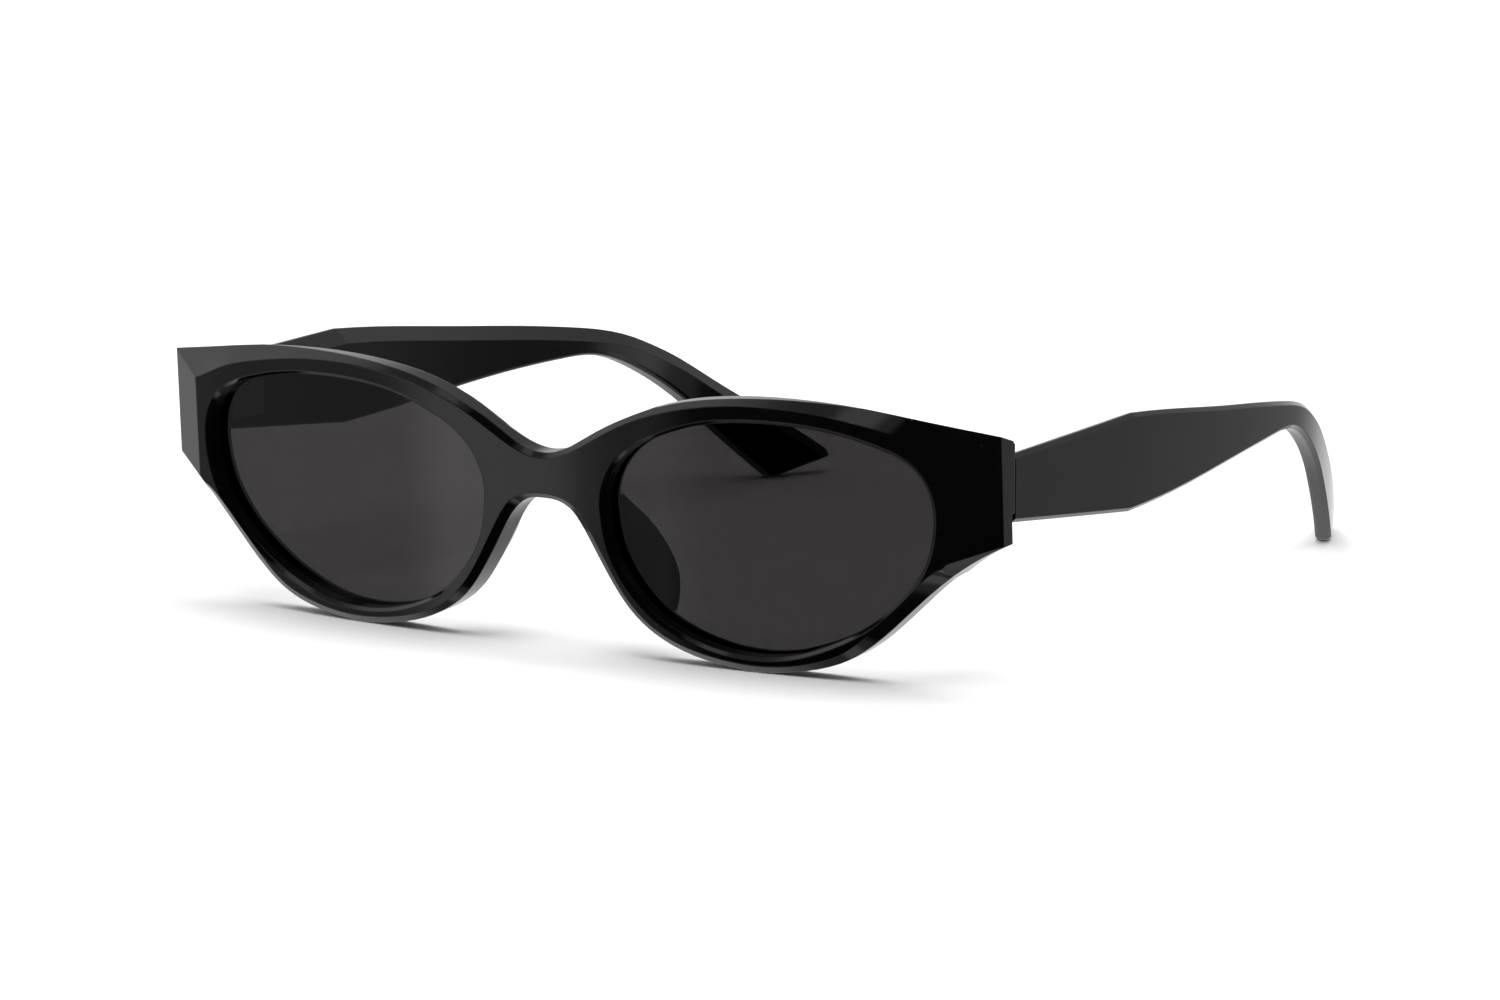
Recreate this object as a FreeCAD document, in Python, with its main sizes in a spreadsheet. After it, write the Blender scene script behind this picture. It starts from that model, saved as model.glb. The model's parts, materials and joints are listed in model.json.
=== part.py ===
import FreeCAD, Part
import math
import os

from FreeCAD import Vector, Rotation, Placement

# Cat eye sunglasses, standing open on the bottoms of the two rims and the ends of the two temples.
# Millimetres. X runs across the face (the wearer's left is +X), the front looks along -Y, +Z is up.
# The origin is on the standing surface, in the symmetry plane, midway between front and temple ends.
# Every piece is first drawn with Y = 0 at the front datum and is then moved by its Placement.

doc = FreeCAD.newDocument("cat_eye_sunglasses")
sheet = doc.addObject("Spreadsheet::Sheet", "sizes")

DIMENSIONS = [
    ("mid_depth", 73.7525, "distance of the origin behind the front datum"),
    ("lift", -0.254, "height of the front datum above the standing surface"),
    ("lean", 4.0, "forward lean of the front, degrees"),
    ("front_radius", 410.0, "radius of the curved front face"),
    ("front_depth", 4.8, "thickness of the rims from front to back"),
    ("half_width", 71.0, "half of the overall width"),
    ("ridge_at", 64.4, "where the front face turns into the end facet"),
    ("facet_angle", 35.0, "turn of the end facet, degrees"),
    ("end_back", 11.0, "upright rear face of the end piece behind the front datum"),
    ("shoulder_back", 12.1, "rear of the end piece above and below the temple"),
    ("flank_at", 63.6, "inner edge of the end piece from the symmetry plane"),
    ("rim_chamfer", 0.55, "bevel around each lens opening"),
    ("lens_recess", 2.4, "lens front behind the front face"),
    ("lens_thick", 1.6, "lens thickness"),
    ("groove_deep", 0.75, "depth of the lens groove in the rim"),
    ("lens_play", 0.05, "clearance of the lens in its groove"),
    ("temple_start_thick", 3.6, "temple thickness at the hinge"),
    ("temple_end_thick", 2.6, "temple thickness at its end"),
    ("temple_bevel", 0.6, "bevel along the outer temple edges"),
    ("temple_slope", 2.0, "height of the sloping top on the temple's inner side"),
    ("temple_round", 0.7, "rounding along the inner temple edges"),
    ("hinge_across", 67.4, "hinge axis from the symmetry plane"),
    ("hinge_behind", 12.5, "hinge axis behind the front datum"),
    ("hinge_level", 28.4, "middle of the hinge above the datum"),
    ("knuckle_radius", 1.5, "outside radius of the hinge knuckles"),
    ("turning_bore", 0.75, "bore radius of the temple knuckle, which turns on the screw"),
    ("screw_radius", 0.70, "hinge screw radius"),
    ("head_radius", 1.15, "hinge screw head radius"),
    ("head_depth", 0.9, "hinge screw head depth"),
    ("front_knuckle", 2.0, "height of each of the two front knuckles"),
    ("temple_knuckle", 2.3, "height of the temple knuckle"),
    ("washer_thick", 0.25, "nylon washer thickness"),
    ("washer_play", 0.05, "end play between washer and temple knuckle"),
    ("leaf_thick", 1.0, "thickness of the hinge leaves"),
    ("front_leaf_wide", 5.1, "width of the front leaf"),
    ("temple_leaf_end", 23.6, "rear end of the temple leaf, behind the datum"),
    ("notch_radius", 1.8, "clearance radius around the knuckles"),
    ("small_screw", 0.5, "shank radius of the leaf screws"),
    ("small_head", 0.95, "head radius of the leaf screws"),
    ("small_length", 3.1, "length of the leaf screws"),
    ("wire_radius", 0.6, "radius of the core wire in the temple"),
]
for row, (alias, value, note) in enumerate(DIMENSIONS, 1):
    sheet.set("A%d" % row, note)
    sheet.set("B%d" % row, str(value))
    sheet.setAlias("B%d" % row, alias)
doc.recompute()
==
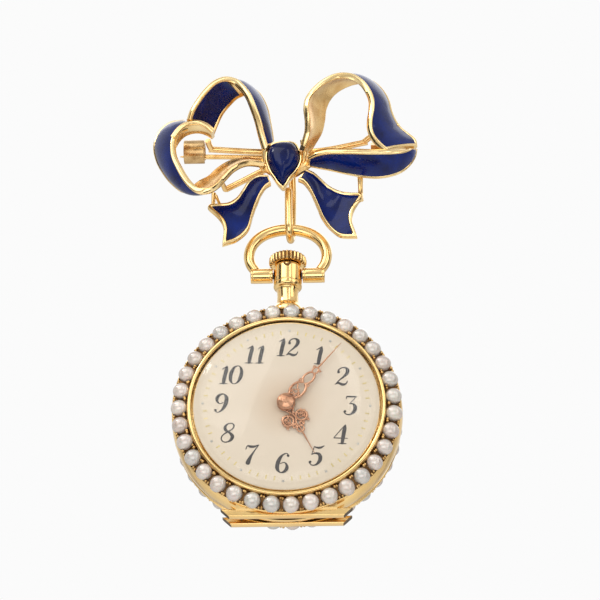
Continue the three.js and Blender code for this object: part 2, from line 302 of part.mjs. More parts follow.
--
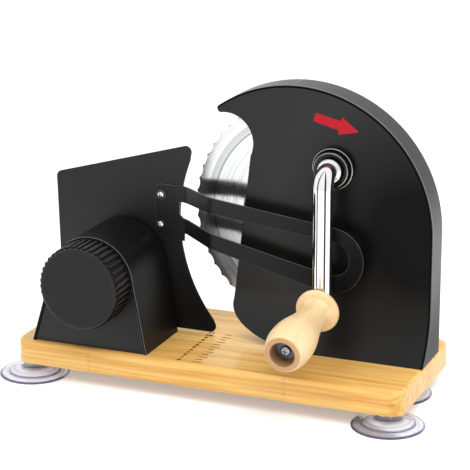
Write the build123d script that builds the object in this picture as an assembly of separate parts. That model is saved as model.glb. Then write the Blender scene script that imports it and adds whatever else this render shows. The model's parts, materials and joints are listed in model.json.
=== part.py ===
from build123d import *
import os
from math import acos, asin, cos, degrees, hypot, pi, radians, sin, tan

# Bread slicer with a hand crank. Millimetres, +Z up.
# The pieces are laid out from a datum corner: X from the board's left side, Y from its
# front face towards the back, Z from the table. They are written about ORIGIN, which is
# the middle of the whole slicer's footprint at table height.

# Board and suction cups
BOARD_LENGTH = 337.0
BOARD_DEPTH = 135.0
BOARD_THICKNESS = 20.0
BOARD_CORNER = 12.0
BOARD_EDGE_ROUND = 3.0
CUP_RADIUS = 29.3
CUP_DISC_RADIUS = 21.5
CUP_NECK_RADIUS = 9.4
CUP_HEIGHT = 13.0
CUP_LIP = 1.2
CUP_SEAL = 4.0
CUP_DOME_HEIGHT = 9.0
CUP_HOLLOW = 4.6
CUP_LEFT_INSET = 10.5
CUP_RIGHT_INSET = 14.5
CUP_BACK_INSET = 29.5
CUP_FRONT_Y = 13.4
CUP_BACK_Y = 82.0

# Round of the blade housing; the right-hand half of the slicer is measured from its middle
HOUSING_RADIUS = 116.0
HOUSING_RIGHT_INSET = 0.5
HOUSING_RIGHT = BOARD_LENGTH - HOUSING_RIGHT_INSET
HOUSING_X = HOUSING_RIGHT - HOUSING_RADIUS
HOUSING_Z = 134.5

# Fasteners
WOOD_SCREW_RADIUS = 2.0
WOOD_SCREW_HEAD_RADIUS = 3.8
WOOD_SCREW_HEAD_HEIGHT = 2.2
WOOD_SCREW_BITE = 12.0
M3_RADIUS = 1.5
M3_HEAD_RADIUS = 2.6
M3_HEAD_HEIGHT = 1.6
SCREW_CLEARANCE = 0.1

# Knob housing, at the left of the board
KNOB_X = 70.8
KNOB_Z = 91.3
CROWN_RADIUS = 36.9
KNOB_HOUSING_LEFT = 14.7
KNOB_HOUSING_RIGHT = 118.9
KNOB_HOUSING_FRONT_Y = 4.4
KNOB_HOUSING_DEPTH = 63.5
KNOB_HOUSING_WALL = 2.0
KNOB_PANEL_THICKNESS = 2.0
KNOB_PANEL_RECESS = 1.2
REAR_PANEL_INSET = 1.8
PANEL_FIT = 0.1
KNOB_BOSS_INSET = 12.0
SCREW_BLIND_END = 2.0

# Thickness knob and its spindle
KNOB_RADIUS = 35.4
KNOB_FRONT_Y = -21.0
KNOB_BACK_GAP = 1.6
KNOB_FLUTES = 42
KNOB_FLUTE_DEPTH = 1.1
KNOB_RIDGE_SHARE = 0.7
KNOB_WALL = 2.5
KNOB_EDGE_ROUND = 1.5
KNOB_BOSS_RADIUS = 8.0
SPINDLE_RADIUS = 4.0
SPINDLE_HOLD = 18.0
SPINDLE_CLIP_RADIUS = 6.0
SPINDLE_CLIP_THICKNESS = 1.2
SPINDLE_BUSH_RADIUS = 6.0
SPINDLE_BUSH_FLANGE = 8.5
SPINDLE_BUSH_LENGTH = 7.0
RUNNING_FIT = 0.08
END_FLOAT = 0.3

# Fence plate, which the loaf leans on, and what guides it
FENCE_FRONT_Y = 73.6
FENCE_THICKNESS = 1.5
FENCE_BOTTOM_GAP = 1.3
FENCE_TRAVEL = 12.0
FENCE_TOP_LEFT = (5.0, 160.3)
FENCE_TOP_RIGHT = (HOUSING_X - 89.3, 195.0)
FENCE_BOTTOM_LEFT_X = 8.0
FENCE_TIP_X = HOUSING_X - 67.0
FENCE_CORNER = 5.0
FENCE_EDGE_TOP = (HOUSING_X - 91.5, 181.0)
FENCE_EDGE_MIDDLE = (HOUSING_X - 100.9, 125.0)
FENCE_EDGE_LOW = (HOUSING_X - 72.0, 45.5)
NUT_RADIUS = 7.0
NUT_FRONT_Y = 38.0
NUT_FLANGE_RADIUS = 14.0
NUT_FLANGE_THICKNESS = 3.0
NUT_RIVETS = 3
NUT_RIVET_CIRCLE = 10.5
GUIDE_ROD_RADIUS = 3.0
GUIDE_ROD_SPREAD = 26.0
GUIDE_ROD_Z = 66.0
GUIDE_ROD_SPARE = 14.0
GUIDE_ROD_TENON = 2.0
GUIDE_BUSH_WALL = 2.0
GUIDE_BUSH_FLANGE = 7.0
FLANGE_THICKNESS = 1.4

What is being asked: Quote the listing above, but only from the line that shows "Recreate this object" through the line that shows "from FreeCAD import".

Solution for this task:
Recreate this object as a FreeCAD document, in Python, with its main sizes in a spreadsheet. After it, write the Blender scene script behind this picture. It starts from that model, saved as model.glb. The model's parts, materials and joints are listed in model.json.
=== part.py ===
import FreeCAD, Part
import math
import os

from FreeCAD import Vector, Rotation, Placement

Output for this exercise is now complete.